The Centers for Disease Control and Prevention (CDC) voted on Tuesday to recommend new COVID-19 boosters for all Americans aged six months and older. The booster targets the XBB.1.5 omicron subvariant, which currently accounts for about 3% of cases in the country, as per the CDC’s Nowcast tracker.
While this subvariant is a primary target, healthcare professionals argue that the booster could also offer protection against other newer strains, such as EG.5 and BA.2.86, which have been causing an increase in infections. Both Pfizer and Moderna confirm that the booster includes coverage for the mutated offshoot of omicron BA.2.86, also known as Pirola.
Dr. Thomas Shockley, the chief health equity officer for TriHealth in Cincinnati, emphasizes that these new vaccines are designed to be safer with a lower risk of side effects, just like the initial vaccines.
Despite scepticism from some quarters, such as Florida’s surgeon general, Dr. Joseph Ladapo, who questions its safety, experts like Dr. Stephen Blatt from TriHealth argue that modifying vaccines to address new variants doesn’t compromise safety. Blatt highlights that the limited studies conducted have shown that the antibodies developed through these boosters are effective against the circulating variants.
While older individuals and those with compromised immunity face a higher risk of serious complications from COVID-19, widespread vaccination with the booster can offer protection to these vulnerable groups. Many individuals, including Renee Mahaffey Harris, president and CEO of the Center for Closing the Health Gap, plan to get the booster to increase their odds of protection and help safeguard the community.

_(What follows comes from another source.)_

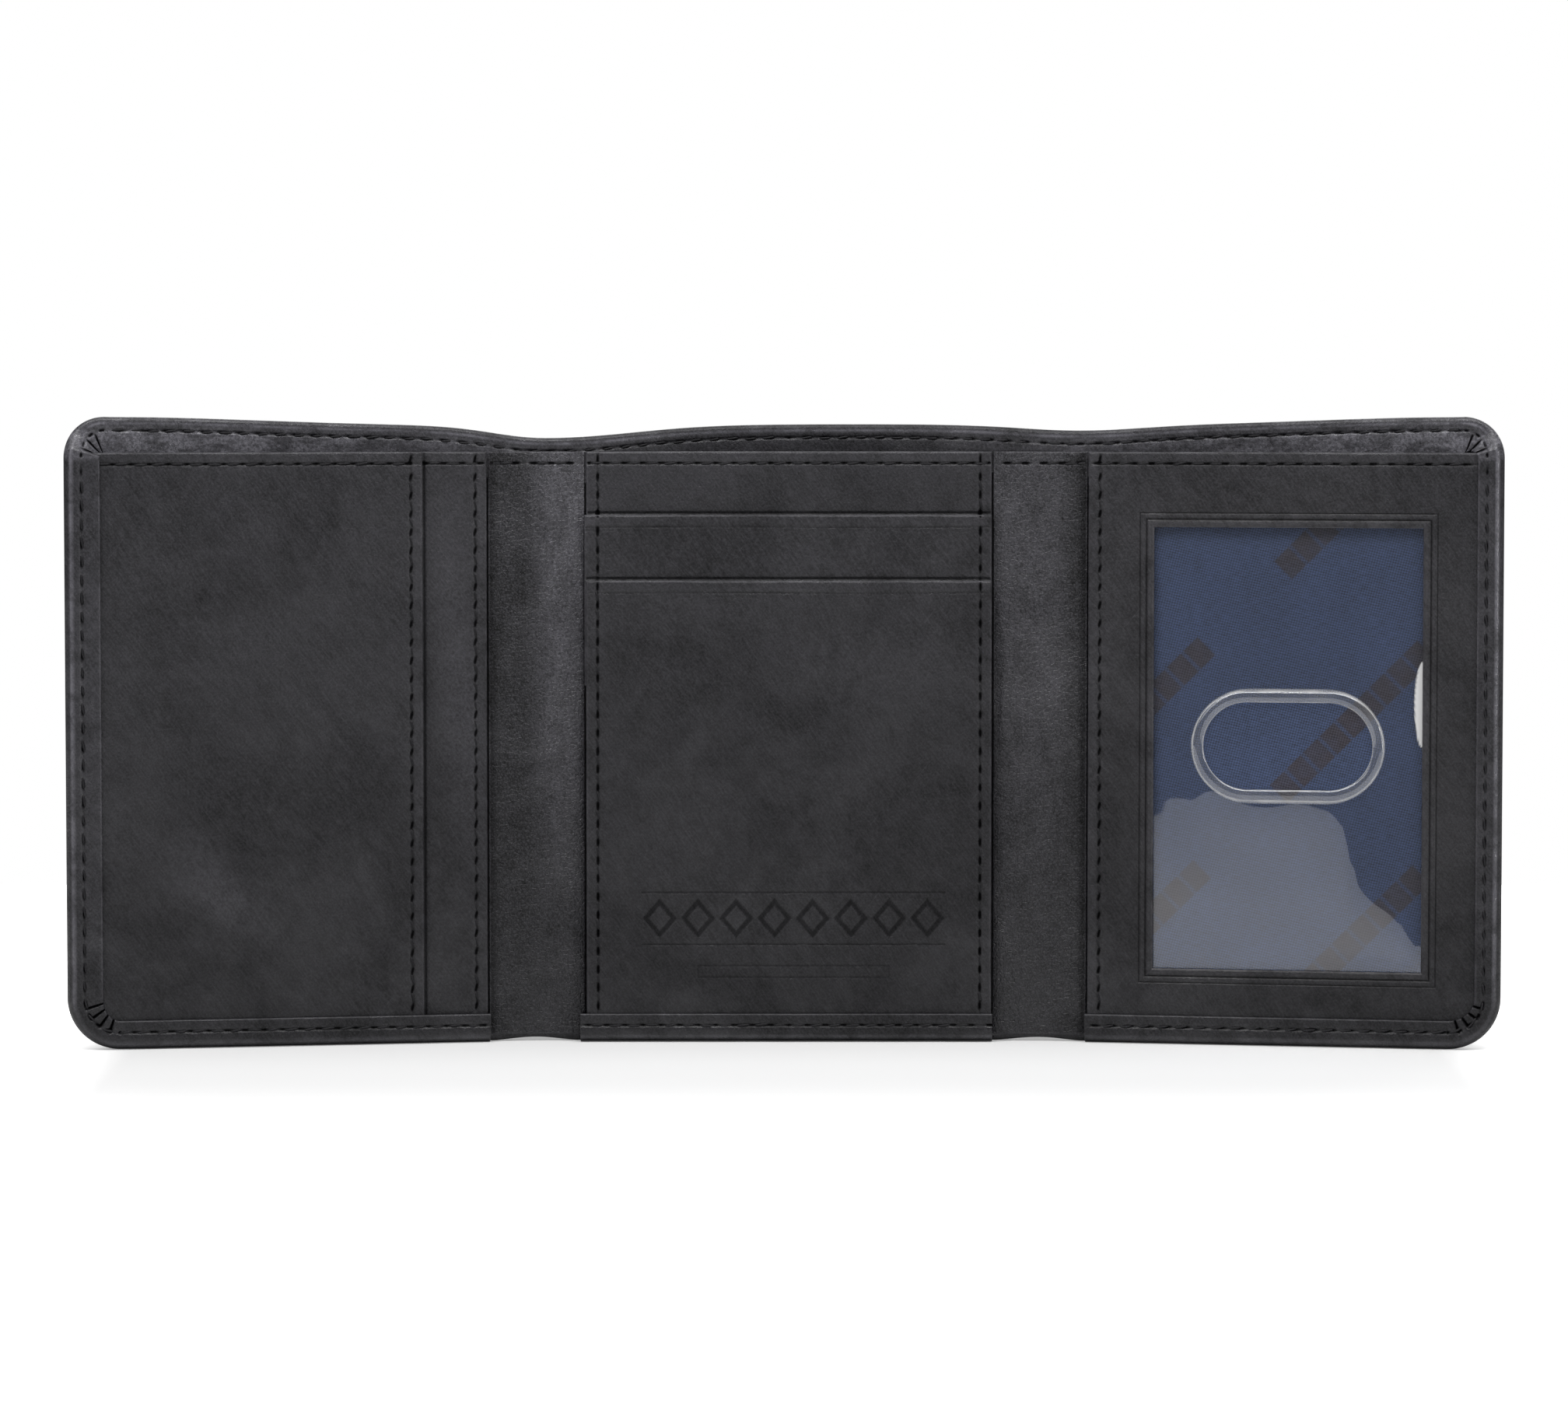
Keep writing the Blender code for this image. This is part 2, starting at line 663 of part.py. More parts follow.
seam("thread_left_front_top", left_wing,
     [(u, on_face(front_face), top_seam) for u in (LEFT_OUTER + LEFT_LIP + MM, front_pocket_edge - MM)])
seam("thread_left_rear_top", left_wing,
     [(u, on_face(rear_face), top_seam) for u in (front_pocket_edge + MM, LEFT_INNER - MM)])
seam("thread_front_pocket_hem", left_wing,
     [(front_pocket_edge - HEM_SEAM, on_face(front_face), z) for z in (above_lip, top_seam - MM)])
seam("thread_rear_pocket_hem", left_wing,
     [(LEFT_INNER - HEM_SEAM, on_face(rear_face), z) for z in (above_lip, top_seam - MM)])
seam("thread_right_top", right_wing,
     [(u, on_face(frame_face), top_seam) for u in (RIGHT_INNER + MM, RIGHT_OUTER - RIGHT_LIP - MM)])
seam("thread_frame_hem", right_wing,
     [(RIGHT_INNER + HEM_SEAM, on_face(frame_face), z) for z in (above_lip, top_seam - MM)])

seam("thread_cover_top_left", left_wing,
     cover_top_route(LEFT_OUTER + LEFT_LIP + MM, LEFT_INNER - MM, bulges["left"]))
seam("thread_cover_top_centre", centre,
     cover_top_route(CENTRE_LEFT + MM, CENTRE_RIGHT - MM, bulges["centre"]))
seam("thread_cover_top_right", right_wing,
     cover_top_route(RIGHT_INNER + MM, RIGHT_OUTER - RIGHT_LIP - MM, bulges["right"]))


# ---------------------------------------------------------------- origin at the base's middle

bpy.context.view_layer.update()
depsgraph = bpy.context.evaluated_depsgraph_get()
points = []
for piece in parts.objects:
    if piece.type == "EMPTY":
        continue
    solid = piece.evaluated_get(depsgraph)
    points += [piece.matrix_world @ v.co for v in solid.to_mesh().vertices]
    solid.to_mesh_clear()
for axis in (0, 1):
    spread = [point[axis] for point in points]
    centre.location[axis] -= (min(spread) + max(spread)) / 2
bpy.context.view_layer.update()
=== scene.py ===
"""A trifold leather wallet, open and standing on its lower edge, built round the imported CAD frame.

Every sewn layer is modelled in flat coordinates, in millimetres: u runs across the open wallet from the
middle of the centre panel, w rises from the cover's outer plane towards the viewer, and z is the height.
lay() then bends those coordinates over the four creases into the rest pose, in metres.
"""
import json
from math import cos, pi, radians, sin

import bmesh
import bpy
import numpy as np
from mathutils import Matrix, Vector


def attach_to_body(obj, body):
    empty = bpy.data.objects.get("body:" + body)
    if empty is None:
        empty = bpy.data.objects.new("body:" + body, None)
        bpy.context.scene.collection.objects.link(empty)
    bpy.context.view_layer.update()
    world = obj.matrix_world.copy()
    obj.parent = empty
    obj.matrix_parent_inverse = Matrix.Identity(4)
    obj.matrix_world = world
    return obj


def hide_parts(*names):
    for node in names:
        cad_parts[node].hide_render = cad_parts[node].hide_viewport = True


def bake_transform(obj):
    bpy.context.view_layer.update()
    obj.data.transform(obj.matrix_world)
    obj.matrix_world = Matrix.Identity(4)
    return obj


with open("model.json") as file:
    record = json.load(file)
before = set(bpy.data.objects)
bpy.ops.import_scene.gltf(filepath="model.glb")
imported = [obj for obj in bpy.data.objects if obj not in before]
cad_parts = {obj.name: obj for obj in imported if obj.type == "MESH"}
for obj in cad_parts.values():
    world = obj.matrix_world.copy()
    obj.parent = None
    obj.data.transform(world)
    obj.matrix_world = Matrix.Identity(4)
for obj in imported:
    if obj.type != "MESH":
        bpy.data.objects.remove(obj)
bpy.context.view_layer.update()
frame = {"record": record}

MM = 0.001
CM = 10.0

# ---------------------------------------------------------------- measures, in millimetres

CENTRE_HALF = 34.95
LEFT_INNER, LEFT_OUTER = -52.45, -124.75
RIGHT_INNER, RIGHT_OUTER = 52.05, 123.05
LEFT_WING_CREASE, LEFT_SPINE_CREASE = -51.45, -41.65
RIGHT_SPINE_CREASE, RIGHT_WING_CREASE = 36.0, 51.05
LEFT_SPLIT = (LEFT_WING_CREASE + LEFT_SPINE_CREASE) / 2
RIGHT_SPLIT = (RIGHT_SPINE_CREASE + RIGHT_WING_CREASE) / 2
REST_TURN = radians(5)
CREASE_EASE = 1.3

INNER_TOP = 102.0
LAYER_FOOT = 1.5
STRIP_FOOT = 1.2
LEATHER, LINING, VINYL = 0.7, 0.2, 0.3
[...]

The CDC hopes for better booster uptake compared to the last one, which saw less than one in five people choosing to get it. The new booster shots are expected to be available in pharmacies within the next few weeks and should be widely accessible by mid-October. Given the ongoing spread of the virus, getting the vaccine as soon as possible is recommended, as it takes approximately two weeks to develop better immunity.